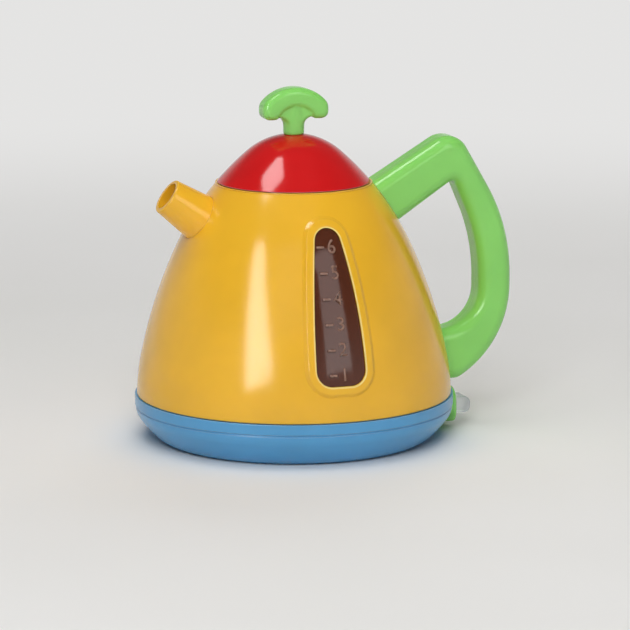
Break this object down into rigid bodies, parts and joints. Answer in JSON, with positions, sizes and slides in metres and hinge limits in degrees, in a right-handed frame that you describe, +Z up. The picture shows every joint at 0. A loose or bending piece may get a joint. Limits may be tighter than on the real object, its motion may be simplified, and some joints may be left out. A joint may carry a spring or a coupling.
{
  "type": "toy kettle",
  "caption": "Pretend electric kettle: bell-shaped body with a numbered water window, domed lift-off lid with a knob, loop handle, short spout, and a base with a press-down switch lever.",
  "frame": {"origin": "on the kettle's vertical axis, at the flat underside it stands on", "axes": "+Z up along the body's axis, +X from the axis to the handle, -X to the spout, -Y to the window"},
  "size_m": [0.1879, 0.1554, 0.1717],
  "materials": {
    "yellow_plastic": "glossy injection-moulded yellow plastic",
    "red_plastic": "glossy injection-moulded red plastic",
    "green_plastic": "glossy injection-moulded light green plastic",
    "blue_plastic": "glossy injection-moulded blue plastic",
    "window_plastic": "glossy brown tinted see-through plastic",
    "clear_plastic": "clear moulded plastic",
    "inner_plastic": "plain moulded plastic",
    "screw_steel": "zinc-plated steel",
    "contact_steel": "nickel-plated spring steel",
    "cell_wrap": "glossy printed-plastic sleeve, plain black",
    "speaker_steel": "black pressed steel",
    "speaker_paper": "black paper",
    "magnet_iron": "ferrite and plated steel",
    "board_green": "green coated board",
    "black_resin": "black resin",
    "lamp_plastic": "red tinted lamp"
  },
  "bodies": {
    "kettle": {"body_shell": "yellow_plastic", "window_pane": "window_plastic", "spout": "yellow_plastic", "handle_front": "green_plastic", "handle_back": "green_plastic", "handle_screws": "screw_steel", "handle_foot_screws": "screw_steel", "deck": "inner_plastic", "base_bowl": "blue_plastic", "base_screws": "screw_steel", "battery_door": "blue_plastic", "battery_door_screw": "screw_steel", "battery_left": "cell_wrap", "battery_right": "cell_wrap", "battery_contacts": "contact_steel", "speaker_frame": "speaker_steel", "speaker_cone": "speaker_paper", "speaker_magnet": "magnet_iron", "circuit_board": "board_green", "board_screws": "screw_steel", "sound_chip": "black_resin", "led": "lamp_plastic", "push_switch": "black_resin", "switch_bezel": "green_plastic", "switch_pin": "contact_steel", "switch_spring": "contact_steel"},
    "lid_unit": {"lid": "red_plastic", "lid_knob": "green_plastic", "knob_screw": "screw_steel"},
    "lever": {"switch_lever": "clear_plastic"}
  },
  "joints": [
    {"name": "lid_lift", "type": "slide", "parent": "kettle", "child": "lid_unit", "axis": [0, 0, 1], "range_m": [0, 0.032]},
    {"name": "switch_press", "type": "hinge", "parent": "kettle", "child": "lever", "pos_m": [0.0715, 0, 0.0106], "axis": [0, 1, 0], "range_deg": [0, 8], "stiffness_Nm_per_rad": 0.05, "springref_deg": -5.73, "deforming": ["switch_spring"]}
  ]
}
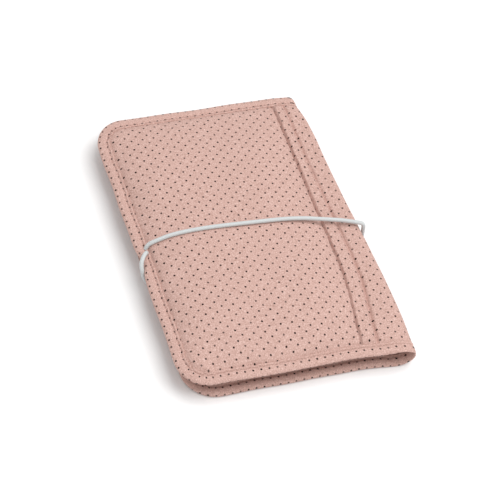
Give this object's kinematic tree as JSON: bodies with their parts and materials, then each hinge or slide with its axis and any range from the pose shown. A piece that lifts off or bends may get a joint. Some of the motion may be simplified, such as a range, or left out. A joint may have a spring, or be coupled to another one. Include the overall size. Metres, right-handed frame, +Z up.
{
  "type": "folding changing pad",
  "caption": "Padded cloth changing pad that folds like a book: bound round-cornered covers, a soft padded spine and a round elastic loop that holds it shut.",
  "frame": {"origin": "middle of the folded pad's footprint, on the surface that it lies on", "axes": "+X from the fore edge to the spine, +Y along the fold to the head end, +Z up through the two covers"},
  "size_m": [0.2601, 0.35, 0.0481],
  "materials": {
    "printed_cotton": "matt dusty rose cotton with small dark dots",
    "lining_cotton": "matt dusty rose cotton",
    "waterproof_film": "thin translucent film",
    "wadding": "soft polyester wadding",
    "thread": "polyester sewing thread",
    "elastic": "smooth braided cover with a soft sheen"
  },
  "bodies": {
    "back_cover": {"back_outer_fabric": "printed_cotton", "back_lining": "lining_cotton", "back_waterproof_film": "waterproof_film", "back_wadding": "wadding", "back_binding": "printed_cotton", "back_binding_thread": "thread", "back_quilting_thread": "thread"},
    "spine": {"spine_outer_fabric": "printed_cotton", "spine_lining": "lining_cotton", "spine_waterproof_film": "waterproof_film", "spine_wadding": "wadding", "spine_binding_head": "printed_cotton", "spine_binding_foot": "printed_cotton"},
    "front_cover": {"front_outer_fabric": "printed_cotton", "front_lining": "lining_cotton", "front_waterproof_film": "waterproof_film", "front_wadding": "wadding", "front_binding": "printed_cotton", "front_binding_thread": "thread", "front_quilting_thread": "thread", "elastic_bar_tack": "thread"},
    "elastic": {"elastic_cord": "elastic"}
  },
  "joints": [
    {"name": "spine_fold", "type": "hinge", "parent": "back_cover", "child": "spine", "pos_m": [0.11475, 0, 0.01025], "axis": [0, 1, 0], "range_deg": [0, 90]},
    {"name": "cover_fold", "type": "hinge", "parent": "spine", "child": "front_cover", "pos_m": [0.11475, 0, 0.03295], "axis": [0, 1, 0], "range_deg": [0, 90]},
    {"name": "elastic_swing", "type": "hinge", "parent": "front_cover", "child": "elastic", "pos_m": [-0.1164, -0.00075, 0.0321], "axis": [0, 0, -1], "range_deg": [0, 180], "deforming": ["elastic_cord"]}
  ],
  "couplings": [
    {"joint": "cover_fold", "follows": "spine_fold", "ratio": 1}
  ]
}
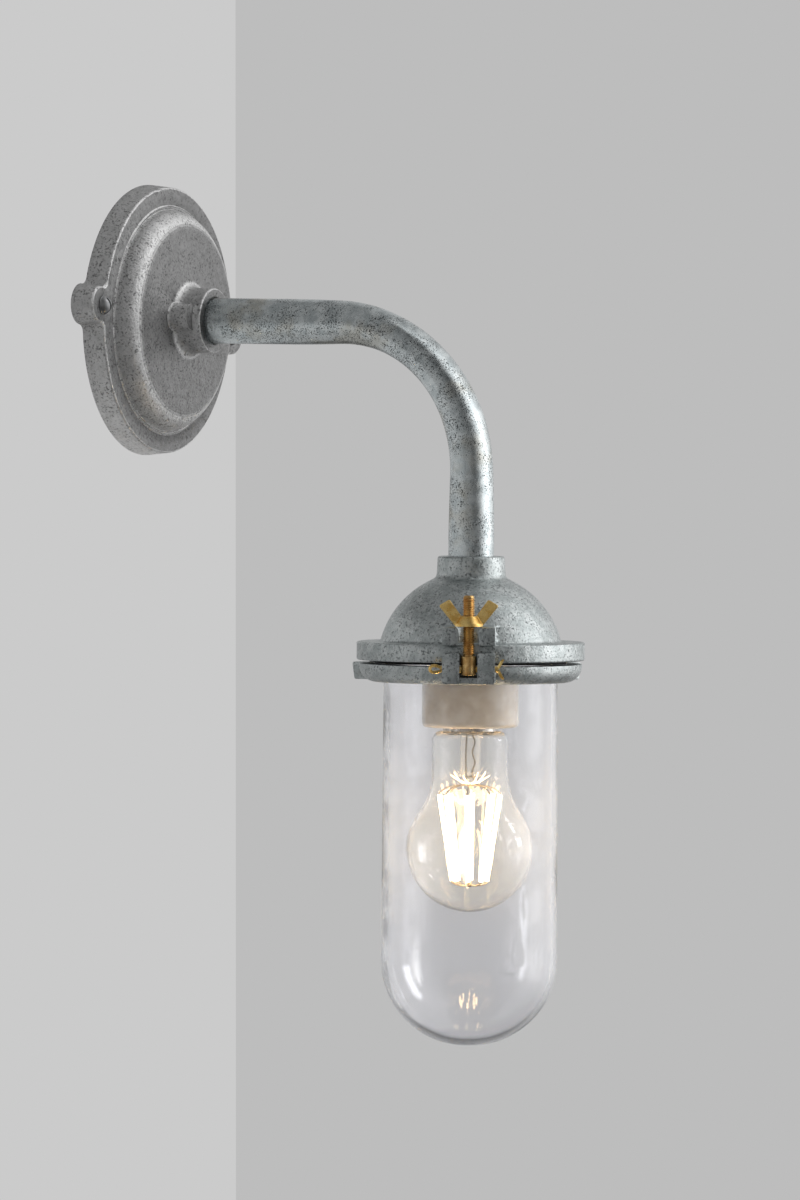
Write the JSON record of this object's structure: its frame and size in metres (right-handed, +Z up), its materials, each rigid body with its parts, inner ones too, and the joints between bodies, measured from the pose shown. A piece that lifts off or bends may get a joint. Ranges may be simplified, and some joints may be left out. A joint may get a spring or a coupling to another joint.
{
  "type": "outdoor bracket light",
  "caption": "Wall-mounted outdoor bracket light: round cast back plate, bent pipe arm and a hanging lamp head with a clear well glass, held by a swing bolt and wing nut.",
  "frame": {"origin": "centre of the wall plate's back plane, on the axis of the pipe where it leaves the plate", "axes": "+X out from the wall along the pipe, +Z up, the lamp head hangs towards -Z"},
  "size_m": [0.2481, 0.1502, 0.3996],
  "materials": {
    "plate_casting": "galvanised, sand-cast",
    "head_casting": "galvanised, sand-cast",
    "galvanised_tube": "galvanised with dark speckle",
    "zinc_steel": "zinc plated",
    "brass": "plain, lightly worn",
    "clear_glass": "clear, polished",
    "bulb_clear_glass": "clear, thin",
    "porcelain": "glazed",
    "block_ceramic": "unglazed",
    "black_rubber": "matt",
    "cap_nickel": "nickel plated",
    "dark_glass": "dark insulating glass",
    "solder": "dull",
    "filament_glow": "lit",
    "support_wire": "bare wire",
    "live_cover": "smooth",
    "neutral_cover": "smooth",
    "earth_cover": "smooth"
  },
  "bodies": {
    "bracket": {"wall_plate": "plate_casting", "wall_screws": "zinc_steel", "terminal_block": "block_ceramic", "block_clamps": "brass", "clamp_screws": "brass", "block_screw": "zinc_steel", "bracket_pipe": "galvanised_tube", "live_lead": "live_cover", "neutral_lead": "neutral_cover", "earth_lead": "earth_cover", "lamp_head": "head_casting", "upper_gasket": "black_rubber", "well_glass": "clear_glass", "lower_gasket": "black_rubber", "glass_ring": "head_casting", "ring_screws": "zinc_steel", "split_pin": "brass", "holder_body": "porcelain", "holder_shell": "brass", "centre_contact": "brass", "holder_strap": "zinc_steel", "strap_screws": "zinc_steel", "holder_screws": "zinc_steel", "earth_screw": "brass", "holder_terminals": "brass", "terminal_screws": "brass"},
    "swing_bolt": {"swing_bolt": "brass"},
    "wing_nut": {"wing_nut": "brass"},
    "bulb": {"bulb_glass": "bulb_clear_glass", "bulb_cap": "cap_nickel", "bulb_insulator": "dark_glass", "bulb_contact": "solder", "bulb_stem": "bulb_clear_glass", "filaments": "filament_glow", "filament_wires": "support_wire"}
  },
  "joints": [
    {"name": "swing_bolt_hinge", "type": "hinge", "parent": "bracket", "child": "swing_bolt", "pos_m": [0.19743, -0.05101, -0.159], "axis": [0.8949, 0.4462, 0], "range_deg": [0, 150]},
    {"name": "wing_nut_turn", "type": "hinge", "parent": "swing_bolt", "child": "wing_nut", "pos_m": [0.19743, -0.05101, -0.1389], "axis": [0, 0, 1], "continuous": true},
    {"name": "bulb_withdraw", "type": "slide", "parent": "bracket", "child": "bulb", "axis": [0, 0, -1], "range_m": [0, 0.03]}
  ]
}
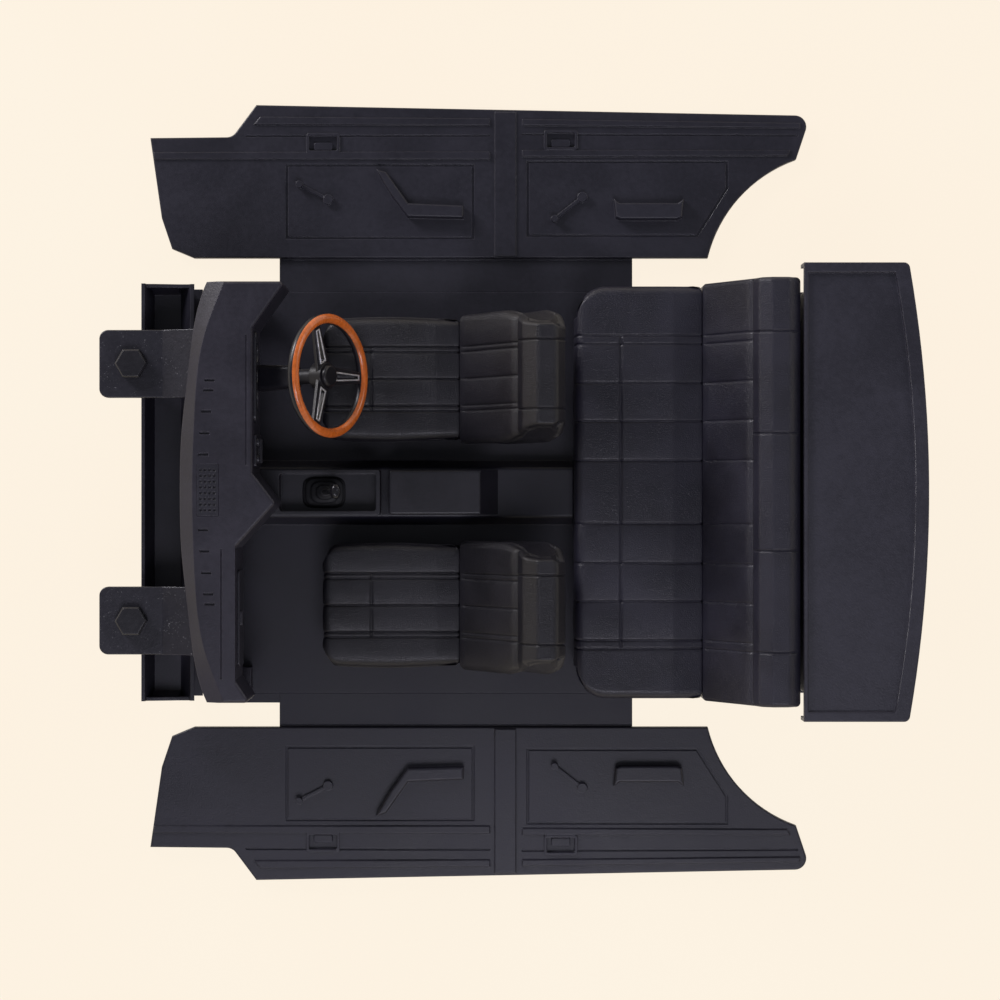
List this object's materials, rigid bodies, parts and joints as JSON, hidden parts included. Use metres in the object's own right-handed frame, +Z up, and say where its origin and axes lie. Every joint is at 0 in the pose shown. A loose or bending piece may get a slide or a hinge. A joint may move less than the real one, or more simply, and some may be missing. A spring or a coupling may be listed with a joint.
{
  "type": "model car interior tub",
  "caption": "Scale model car cockpit tub with dashboard, steering wheel, front seats, rear bench, parcel shelf, bolt tabs and fold-up door cards.",
  "frame": {"origin": "centre of the bounding box in plan, on the plane under the floor pan and the unfolded door cards", "axes": "-X towards the car's nose, +Y towards the driver's side, which is the car's right, +Z up"},
  "size_m": [0.2756, 0.2704, 0.0655],
  "materials": {
    "floor_plastic": "matt moulded black ABS",
    "trough_plastic": "matt moulded black ABS",
    "dash_plastic": "satin moulded black ABS",
    "grille_plastic": "satin moulded black ABS",
    "gauge_plastic": "gloss black",
    "panel_plastic": "satin moulded black ABS",
    "column_plastic": "satin moulded black ABS",
    "wheel_plastic": "satin black",
    "rim_orange": "glossy orange-brown lacquer",
    "spoke_silver": "silver paint",
    "console_plastic": "satin moulded black ABS",
    "boot_plastic": "pleated black",
    "lever_steel": "satin black",
    "knob_plastic": "gloss black",
    "seat_base_plastic": "matt moulded black ABS",
    "seat_plastic": "satin, grained like vinyl",
    "bench_plastic": "satin, grained like vinyl",
    "shelf_plastic": "satin moulded black ABS",
    "bracket_plastic": "satin moulded black ABS",
    "bolt_plastic": "satin black",
    "card_plastic": "satin moulded black ABS",
    "screw_steel": "zinc plated"
  },
  "bodies": {
    "tub": {"floor_pan": "floor_plastic", "sill_flanges": "floor_plastic", "toe_flanges": "floor_plastic", "floor_screws": "screw_steel", "right_fold_strip": "floor_plastic", "left_fold_strip": "floor_plastic", "front_bulkhead": "trough_plastic", "dashboard": "dash_plastic", "speaker_grille": "grille_plastic", "instrument_panel": "gauge_plastic", "heater_panel": "panel_plastic", "glovebox_lid": "panel_plastic", "steering_column": "column_plastic", "column_shroud": "column_plastic", "console_tray": "console_plastic", "gear_boot": "boot_plastic", "gear_lever": "lever_steel", "gear_knob": "knob_plastic", "console_box": "console_plastic", "driver_seat_base": "seat_base_plastic", "driver_seat_cushion": "seat_plastic", "driver_seat_back": "seat_plastic", "passenger_seat_base": "seat_base_plastic", "passenger_seat_cushion": "seat_plastic", "passenger_seat_back": "seat_plastic", "rear_bench_cushion": "bench_plastic", "rear_bench_back": "bench_plastic", "rear_bulkhead": "floor_plastic", "parcel_shelf": "shelf_plastic", "right_bracket": "bracket_plastic", "left_bracket": "bracket_plastic", "bracket_bolts": "bolt_plastic"},
    "steering_wheel": {"steering_wheel_frame": "wheel_plastic", "steering_wheel_rim": "rim_orange", "spoke_trims": "spoke_silver", "horn_pad": "wheel_plastic"},
    "right_card": {"right_door_card": "card_plastic"},
    "left_card": {"left_door_card": "card_plastic"}
  },
  "joints": [
    {"name": "steering_wheel_turn", "type": "hinge", "parent": "tub", "child": "steering_wheel", "pos_m": [-0.06, 0.0384, 0.048], "axis": [0.8387, 0, 0.5446], "continuous": true},
    {"name": "right_card_fold", "type": "hinge", "parent": "tub", "child": "right_card", "pos_m": [-0.019, 0.0814, 0.00105], "axis": [1, 0, 0], "range_deg": [0, 90], "deforming": ["right_fold_strip"]},
    {"name": "left_card_fold", "type": "hinge", "parent": "tub", "child": "left_card", "pos_m": [-0.019, -0.0814, 0.00105], "axis": [-1, 0, 0], "range_deg": [0, 90], "deforming": ["left_fold_strip"]}
  ]
}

Task to carry out »
Copy out each line that contains the word "where".

Completed task »
  "frame": {"origin": "centre of the wall plate's back plane, on the axis of the pipe where it leaves the plate", "axes": "+X out from the wall along the pipe, +Z up, the lamp head hangs towards -Z"},
List this object's materials, rigid bodies, parts and joints as JSON, hidden parts included. Use metres in the object's own right-handed frame, +Z up, and say where its origin and axes lie. Every joint is at 0 in the pose shown. A loose or bending piece may get a slide or a hinge. A joint may move less than the real one, or more simply, and some may be missing. A spring or a coupling may be listed with a joint.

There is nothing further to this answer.